# Rod for Penn Spinfisher V 3500 Spinning reel



## PANFISHER (Feb 22, 2016)

I have recently purchased a Penn Spinfisher V 3500 Spinning reel for inshore saltwater fishing(redfish, flounder, speckled trout, sheephead, etc.) and bass fishing in freshwater.

Because I an on a budget and can spend around $75.00, I have narrowed my choices down to two rods. They are both Ugly Stik's. I have 4 Ugly Stick rods in both Spinning and spincast rods of different lengths and have always had good service out of them and have found them good rods for someone like myself on a budget.

1. Ugly Stik Tiger Lite 6'9" medium spinning rod, 10-20 lb line weight capacity
2. Ugly Stik Inshore Select 7'0" medium spinning rod, 8-20 lb line weight capacity 

My question is, do any of you own one of these rods and if so which do you think would be the best rod for the reel and the fishing applications that I mentioned above?

The reel is rated for a line weight of 8-20 lb braided line.

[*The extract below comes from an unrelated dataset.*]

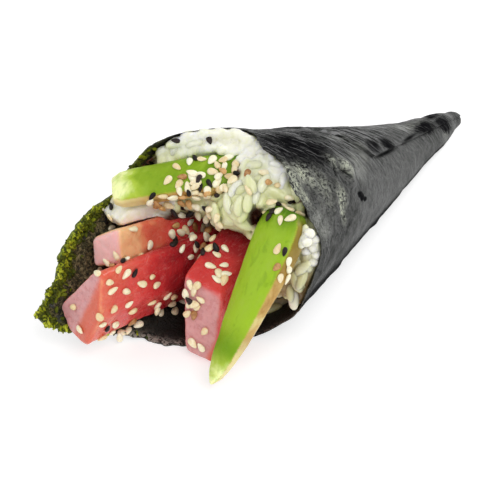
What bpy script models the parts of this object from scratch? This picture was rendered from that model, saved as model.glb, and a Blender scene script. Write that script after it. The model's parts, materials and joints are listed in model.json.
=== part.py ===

I have learned so much in this forum and am looking forward to any help any of you can assist me with.


----------



## PopPop (Feb 22, 2016)

I have several of the inshore select models and will be adding more. I like them a lot. They are all mated with Penn SF Vs. and spooled with power pro braid.


----------



## Heartstarter (Feb 22, 2016)

I have several of those reels and love them. I have a couple of them on much more expensive rods but the ugly stick is at least as good as any of them. I would recommend at least 7' but I prefer 7'6'' and medium heavy. That my preference but your making a great choice either way. Good luck!


----------



## 2degrees (Feb 26, 2016)

I have the spin fisher 5 (i think).  I had it on an ugly stick and did not like the combo.  The reel never seated well on the rod.  Went with a pen rod and it works great.


----------



## PANFISHER (Mar 7, 2016)

I went with a Shimano Sellus 6 foot medium action that was rated for the same line weight in both mono and braid. I will be using this for the Choctahatchee Bay between Destin and Fort Walton for redfish, flounder, and speckle trout.

The Spinfisher 3500 feels good and balanced on this rod. Can't wait to get to try it out this year.


----------



## thedudeabides (Mar 7, 2016)

Spend another $25 and get a St. Croix Triumph


----------